━━━━━ Data lines ━━━━━

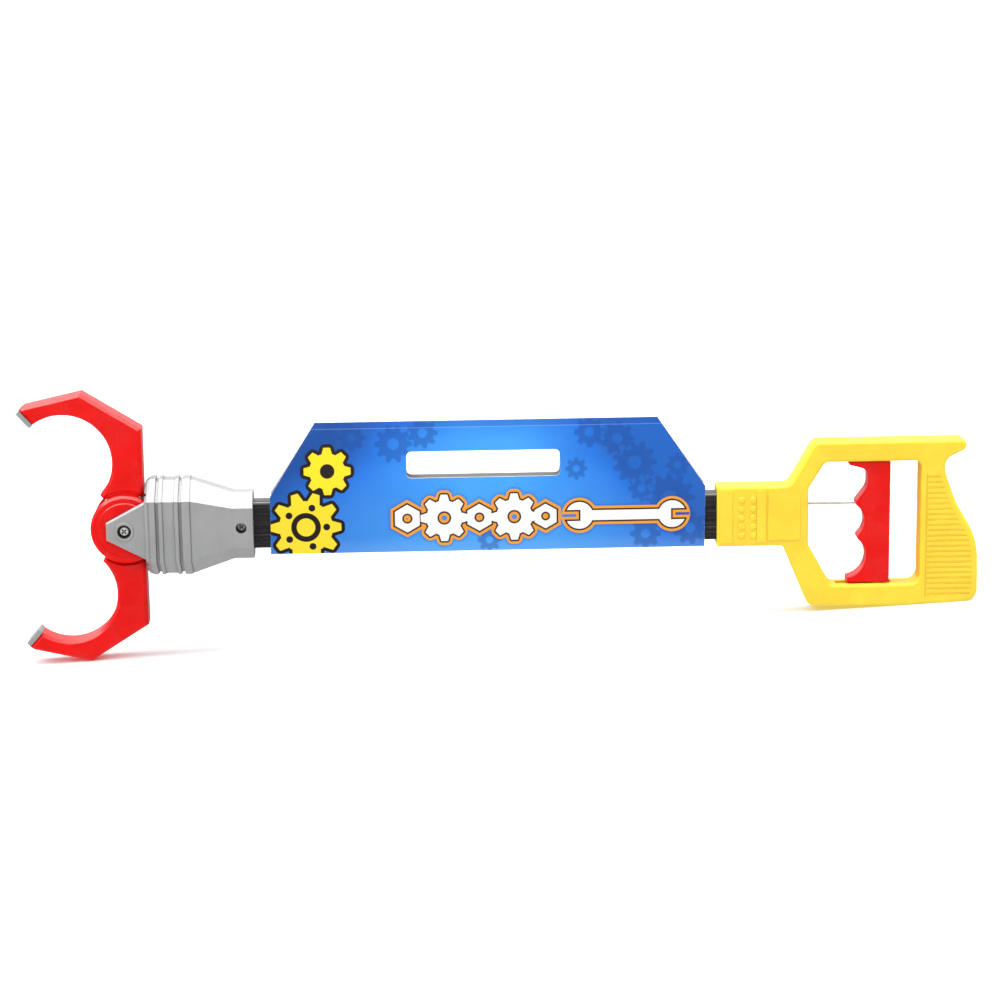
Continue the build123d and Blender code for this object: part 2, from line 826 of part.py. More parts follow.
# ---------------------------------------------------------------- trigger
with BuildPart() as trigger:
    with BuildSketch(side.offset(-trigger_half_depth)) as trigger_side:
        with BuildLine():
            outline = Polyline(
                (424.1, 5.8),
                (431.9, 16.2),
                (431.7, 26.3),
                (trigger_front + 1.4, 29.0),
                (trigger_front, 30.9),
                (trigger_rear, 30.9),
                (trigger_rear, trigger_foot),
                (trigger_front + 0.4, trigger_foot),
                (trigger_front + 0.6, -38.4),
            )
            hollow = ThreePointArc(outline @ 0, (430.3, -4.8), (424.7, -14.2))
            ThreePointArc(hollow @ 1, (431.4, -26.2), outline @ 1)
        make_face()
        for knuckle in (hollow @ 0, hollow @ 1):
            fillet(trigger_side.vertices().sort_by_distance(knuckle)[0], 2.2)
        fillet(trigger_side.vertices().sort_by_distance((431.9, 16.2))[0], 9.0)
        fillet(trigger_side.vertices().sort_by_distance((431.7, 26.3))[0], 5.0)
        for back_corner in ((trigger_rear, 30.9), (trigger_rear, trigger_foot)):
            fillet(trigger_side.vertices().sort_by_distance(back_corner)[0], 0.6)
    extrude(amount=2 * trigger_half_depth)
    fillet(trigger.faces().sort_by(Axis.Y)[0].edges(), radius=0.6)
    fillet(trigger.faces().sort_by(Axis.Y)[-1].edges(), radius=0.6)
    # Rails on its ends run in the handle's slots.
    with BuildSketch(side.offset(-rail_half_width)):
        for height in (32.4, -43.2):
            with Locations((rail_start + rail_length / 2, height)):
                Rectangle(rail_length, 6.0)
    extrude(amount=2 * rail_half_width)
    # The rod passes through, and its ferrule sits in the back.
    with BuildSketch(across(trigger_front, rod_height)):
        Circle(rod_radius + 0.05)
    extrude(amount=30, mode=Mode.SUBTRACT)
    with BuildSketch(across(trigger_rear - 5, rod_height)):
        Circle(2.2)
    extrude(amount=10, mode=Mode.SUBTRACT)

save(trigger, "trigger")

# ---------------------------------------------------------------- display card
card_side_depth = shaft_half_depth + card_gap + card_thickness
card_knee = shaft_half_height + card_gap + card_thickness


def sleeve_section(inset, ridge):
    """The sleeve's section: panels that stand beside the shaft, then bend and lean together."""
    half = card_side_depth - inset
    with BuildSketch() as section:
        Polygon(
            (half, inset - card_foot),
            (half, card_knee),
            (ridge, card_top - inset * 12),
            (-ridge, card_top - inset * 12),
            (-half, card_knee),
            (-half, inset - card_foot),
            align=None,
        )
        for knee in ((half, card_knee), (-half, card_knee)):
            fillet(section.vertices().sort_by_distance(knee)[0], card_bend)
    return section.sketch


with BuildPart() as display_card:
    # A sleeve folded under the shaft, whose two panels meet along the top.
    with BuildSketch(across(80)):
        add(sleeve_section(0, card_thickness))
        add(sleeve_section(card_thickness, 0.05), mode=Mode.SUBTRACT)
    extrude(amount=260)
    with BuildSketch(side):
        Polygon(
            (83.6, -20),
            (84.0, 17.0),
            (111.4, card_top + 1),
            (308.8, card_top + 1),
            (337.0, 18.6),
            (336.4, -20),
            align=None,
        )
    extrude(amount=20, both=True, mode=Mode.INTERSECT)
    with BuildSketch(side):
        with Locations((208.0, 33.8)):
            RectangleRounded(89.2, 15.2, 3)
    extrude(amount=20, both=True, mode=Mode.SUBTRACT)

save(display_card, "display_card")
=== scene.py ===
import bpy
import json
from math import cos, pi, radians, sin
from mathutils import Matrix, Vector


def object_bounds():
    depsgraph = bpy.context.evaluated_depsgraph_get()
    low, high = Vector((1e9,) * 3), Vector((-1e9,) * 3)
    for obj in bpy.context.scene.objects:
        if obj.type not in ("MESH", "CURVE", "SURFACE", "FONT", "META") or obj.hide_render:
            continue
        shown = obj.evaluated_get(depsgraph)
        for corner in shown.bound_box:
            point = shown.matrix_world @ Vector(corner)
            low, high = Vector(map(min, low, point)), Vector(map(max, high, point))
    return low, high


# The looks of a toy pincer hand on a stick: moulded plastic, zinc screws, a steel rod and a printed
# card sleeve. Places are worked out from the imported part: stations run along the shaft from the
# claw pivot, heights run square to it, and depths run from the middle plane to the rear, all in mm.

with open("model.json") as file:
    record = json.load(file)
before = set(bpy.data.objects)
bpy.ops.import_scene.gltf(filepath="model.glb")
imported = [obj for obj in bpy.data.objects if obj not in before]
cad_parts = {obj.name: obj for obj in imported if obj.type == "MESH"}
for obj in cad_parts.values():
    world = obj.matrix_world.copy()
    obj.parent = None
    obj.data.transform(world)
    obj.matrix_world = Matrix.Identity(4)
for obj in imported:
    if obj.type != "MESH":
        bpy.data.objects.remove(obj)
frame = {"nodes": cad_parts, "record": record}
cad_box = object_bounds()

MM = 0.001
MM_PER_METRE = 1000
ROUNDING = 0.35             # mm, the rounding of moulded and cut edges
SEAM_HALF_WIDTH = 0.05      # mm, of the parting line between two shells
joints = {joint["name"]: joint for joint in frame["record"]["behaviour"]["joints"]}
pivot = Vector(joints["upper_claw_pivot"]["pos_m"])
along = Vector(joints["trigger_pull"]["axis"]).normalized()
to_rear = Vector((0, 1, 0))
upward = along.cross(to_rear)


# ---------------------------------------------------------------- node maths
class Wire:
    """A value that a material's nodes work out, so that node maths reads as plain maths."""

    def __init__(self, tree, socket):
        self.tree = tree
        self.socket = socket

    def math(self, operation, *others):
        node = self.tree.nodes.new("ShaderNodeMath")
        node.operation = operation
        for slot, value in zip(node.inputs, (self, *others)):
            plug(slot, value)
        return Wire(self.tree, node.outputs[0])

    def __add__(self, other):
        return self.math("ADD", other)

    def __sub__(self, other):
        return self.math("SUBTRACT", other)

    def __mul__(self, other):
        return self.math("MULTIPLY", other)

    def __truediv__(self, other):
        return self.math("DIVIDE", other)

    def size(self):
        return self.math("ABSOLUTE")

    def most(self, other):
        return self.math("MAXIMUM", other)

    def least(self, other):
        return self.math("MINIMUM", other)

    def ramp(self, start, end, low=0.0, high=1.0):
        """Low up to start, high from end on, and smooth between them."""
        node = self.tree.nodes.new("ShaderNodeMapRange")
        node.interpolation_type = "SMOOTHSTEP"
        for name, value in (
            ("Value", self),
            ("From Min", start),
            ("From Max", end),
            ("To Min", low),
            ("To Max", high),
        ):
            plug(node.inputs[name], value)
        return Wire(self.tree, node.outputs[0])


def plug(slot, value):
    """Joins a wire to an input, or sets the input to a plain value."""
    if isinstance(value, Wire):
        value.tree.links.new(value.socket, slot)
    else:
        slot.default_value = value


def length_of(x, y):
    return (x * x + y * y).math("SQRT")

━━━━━

→ What is asked
Reproduce the material precisely, including every line.

→ Exercise result
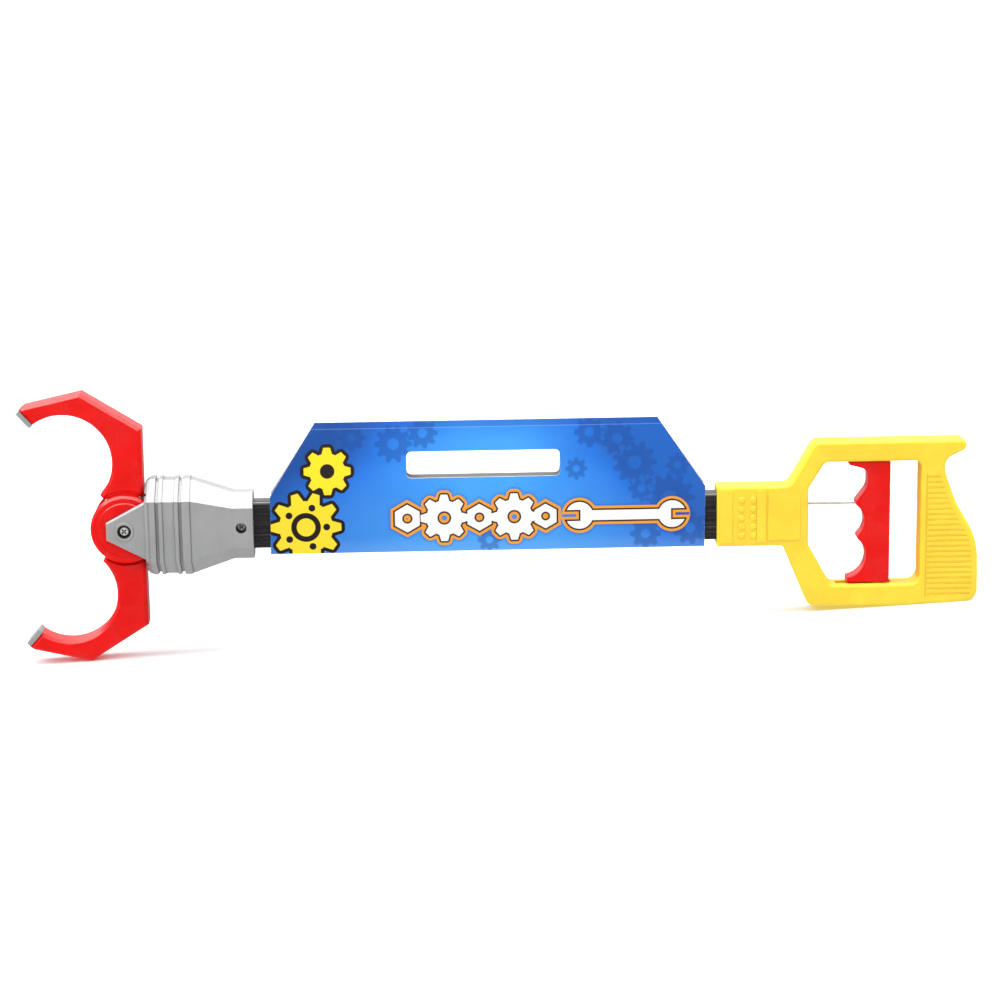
Continue the build123d and Blender code for this object: part 2, from line 826 of part.py. More parts follow.
# ---------------------------------------------------------------- trigger
with BuildPart() as trigger:
    with BuildSketch(side.offset(-trigger_half_depth)) as trigger_side:
        with BuildLine():
            outline = Polyline(
                (424.1, 5.8),
                (431.9, 16.2),
                (431.7, 26.3),
                (trigger_front + 1.4, 29.0),
                (trigger_front, 30.9),
                (trigger_rear, 30.9),
                (trigger_rear, trigger_foot),
                (trigger_front + 0.4, trigger_foot),
                (trigger_front + 0.6, -38.4),
            )
            hollow = ThreePointArc(outline @ 0, (430.3, -4.8), (424.7, -14.2))
            ThreePointArc(hollow @ 1, (431.4, -26.2), outline @ 1)
        make_face()
        for knuckle in (hollow @ 0, hollow @ 1):
            fillet(trigger_side.vertices().sort_by_distance(knuckle)[0], 2.2)
        fillet(trigger_side.vertices().sort_by_distance((431.9, 16.2))[0], 9.0)
        fillet(trigger_side.vertices().sort_by_distance((431.7, 26.3))[0], 5.0)
        for back_corner in ((trigger_rear, 30.9), (trigger_rear, trigger_foot)):
            fillet(trigger_side.vertices().sort_by_distance(back_corner)[0], 0.6)
    extrude(amount=2 * trigger_half_depth)
    fillet(trigger.faces().sort_by(Axis.Y)[0].edges(), radius=0.6)
    fillet(trigger.faces().sort_by(Axis.Y)[-1].edges(), radius=0.6)
    # Rails on its ends run in the handle's slots.
    with BuildSketch(side.offset(-rail_half_width)):
        for height in (32.4, -43.2):
            with Locations((rail_start + rail_length / 2, height)):
                Rectangle(rail_length, 6.0)
    extrude(amount=2 * rail_half_width)
    # The rod passes through, and its ferrule sits in the back.
    with BuildSketch(across(trigger_front, rod_height)):
        Circle(rod_radius + 0.05)
    extrude(amount=30, mode=Mode.SUBTRACT)
    with BuildSketch(across(trigger_rear - 5, rod_height)):
        Circle(2.2)
    extrude(amount=10, mode=Mode.SUBTRACT)

save(trigger, "trigger")

# ---------------------------------------------------------------- display card
card_side_depth = shaft_half_depth + card_gap + card_thickness
card_knee = shaft_half_height + card_gap + card_thickness


def sleeve_section(inset, ridge):
    """The sleeve's section: panels that stand beside the shaft, then bend and lean together."""
    half = card_side_depth - inset
    with BuildSketch() as section:
        Polygon(
            (half, inset - card_foot),
            (half, card_knee),
            (ridge, card_top - inset * 12),
            (-ridge, card_top - inset * 12),
            (-half, card_knee),
            (-half, inset - card_foot),
            align=None,
        )
        for knee in ((half, card_knee), (-half, card_knee)):
            fillet(section.vertices().sort_by_distance(knee)[0], card_bend)
    return section.sketch


with BuildPart() as display_card:
    # A sleeve folded under the shaft, whose two panels meet along the top.
    with BuildSketch(across(80)):
        add(sleeve_section(0, card_thickness))
        add(sleeve_section(card_thickness, 0.05), mode=Mode.SUBTRACT)
    extrude(amount=260)
    with BuildSketch(side):
        Polygon(
            (83.6, -20),
            (84.0, 17.0),
            (111.4, card_top + 1),
            (308.8, card_top + 1),
            (337.0, 18.6),
            (336.4, -20),
            align=None,
        )
    extrude(amount=20, both=True, mode=Mode.INTERSECT)
    with BuildSketch(side):
        with Locations((208.0, 33.8)):
            RectangleRounded(89.2, 15.2, 3)
    extrude(amount=20, both=True, mode=Mode.SUBTRACT)

save(display_card, "display_card")
=== scene.py ===
import bpy
import json
from math import cos, pi, radians, sin
from mathutils import Matrix, Vector


def object_bounds():
    depsgraph = bpy.context.evaluated_depsgraph_get()
    low, high = Vector((1e9,) * 3), Vector((-1e9,) * 3)
    for obj in bpy.context.scene.objects:
        if obj.type not in ("MESH", "CURVE", "SURFACE", "FONT", "META") or obj.hide_render:
            continue
        shown = obj.evaluated_get(depsgraph)
        for corner in shown.bound_box:
            point = shown.matrix_world @ Vector(corner)
            low, high = Vector(map(min, low, point)), Vector(map(max, high, point))
    return low, high


# The looks of a toy pincer hand on a stick: moulded plastic, zinc screws, a steel rod and a printed
# card sleeve. Places are worked out from the imported part: stations run along the shaft from the
# claw pivot, heights run square to it, and depths run from the middle plane to the rear, all in mm.

with open("model.json") as file:
    record = json.load(file)
before = set(bpy.data.objects)
bpy.ops.import_scene.gltf(filepath="model.glb")
imported = [obj for obj in bpy.data.objects if obj not in before]
cad_parts = {obj.name: obj for obj in imported if obj.type == "MESH"}
for obj in cad_parts.values():
    world = obj.matrix_world.copy()
    obj.parent = None
    obj.data.transform(world)
    obj.matrix_world = Matrix.Identity(4)
for obj in imported:
    if obj.type != "MESH":
        bpy.data.objects.remove(obj)
frame = {"nodes": cad_parts, "record": record}
cad_box = object_bounds()

MM = 0.001
MM_PER_METRE = 1000
ROUNDING = 0.35             # mm, the rounding of moulded and cut edges
SEAM_HALF_WIDTH = 0.05      # mm, of the parting line between two shells
joints = {joint["name"]: joint for joint in frame["record"]["behaviour"]["joints"]}
pivot = Vector(joints["upper_claw_pivot"]["pos_m"])
along = Vector(joints["trigger_pull"]["axis"]).normalized()
to_rear = Vector((0, 1, 0))
upward = along.cross(to_rear)


# ---------------------------------------------------------------- node maths
class Wire:
    """A value that a material's nodes work out, so that node maths reads as plain maths."""

    def __init__(self, tree, socket):
        self.tree = tree
        self.socket = socket

    def math(self, operation, *others):
        node = self.tree.nodes.new("ShaderNodeMath")
        node.operation = operation
        for slot, value in zip(node.inputs, (self, *others)):
            plug(slot, value)
        return Wire(self.tree, node.outputs[0])

    def __add__(self, other):
        return self.math("ADD", other)

    def __sub__(self, other):
        return self.math("SUBTRACT", other)

    def __mul__(self, other):
        return self.math("MULTIPLY", other)

    def __truediv__(self, other):
        return self.math("DIVIDE", other)

    def size(self):
        return self.math("ABSOLUTE")

    def most(self, other):
        return self.math("MAXIMUM", other)

    def least(self, other):
        return self.math("MINIMUM", other)

    def ramp(self, start, end, low=0.0, high=1.0):
        """Low up to start, high from end on, and smooth between them."""
        node = self.tree.nodes.new("ShaderNodeMapRange")
        node.interpolation_type = "SMOOTHSTEP"
        for name, value in (
            ("Value", self),
            ("From Min", start),
            ("From Max", end),
            ("To Min", low),
            ("To Max", high),
        ):
            plug(node.inputs[name], value)
        return Wire(self.tree, node.outputs[0])


def plug(slot, value):
    """Joins a wire to an input, or sets the input to a plain value."""
    if isinstance(value, Wire):
        value.tree.links.new(value.socket, slot)
    else:
        slot.default_value = value


def length_of(x, y):
    return (x * x + y * y).math("SQRT")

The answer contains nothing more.